Do they even make blank video tapes anymore? I don't know, but I have one in my possession that was unlabeled, so I decided to see what, if anything, was on it. Strangely enough, it was the women's figure skating competition for the 2006 Olympics in Torino. At first I had no recollection of why I taped it, but I left in all the commercials so I must have been doing something else at the time it was going on, and I vaguely remember now that for whatever reason I had to watch it after the fact, but beshrew me if I can remember what was going on that prevented me from watching it as it happened. Since I knew there must have been a reason why I taped it in the first place, I was hesitant to tape over it, but while that competition was exciting and historic in that it was the first time Japan ever won a gold medal in figure skating, the fact that I hadn't watched it since then and even forgot that I had it taped implies to me that it's not important enough to save. I probably should save it because it was the first Olympics in which they used their new figure skating scoring system, and they had to keep explaining it because (a) it was new and (b) it's ridiculously complicated. I think so, anyway. I know it was implement because they found during the 2002 games that it was far too easy to cheat under the old system, so I suppose they had to make the new one complicated enough so that it wouldn't be so easy to cheat, but it seems to me that they went too far.
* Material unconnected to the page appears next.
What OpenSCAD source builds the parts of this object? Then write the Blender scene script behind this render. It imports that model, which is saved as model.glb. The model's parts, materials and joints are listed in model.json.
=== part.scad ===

And they probably won't explain it in as much detail again as they did back then when it was new, especially since the die-hard skating fans have been following it in the various yearly competitions over the past three years and probably understand it by now. But that's the thing: I know that I'm never going to REALLY understand it, even if it's explained to me a gazillion times, so unfortunately I'm always going to be at the mercy of the commentators for any analysis more in-depth than "falling down hurts your score."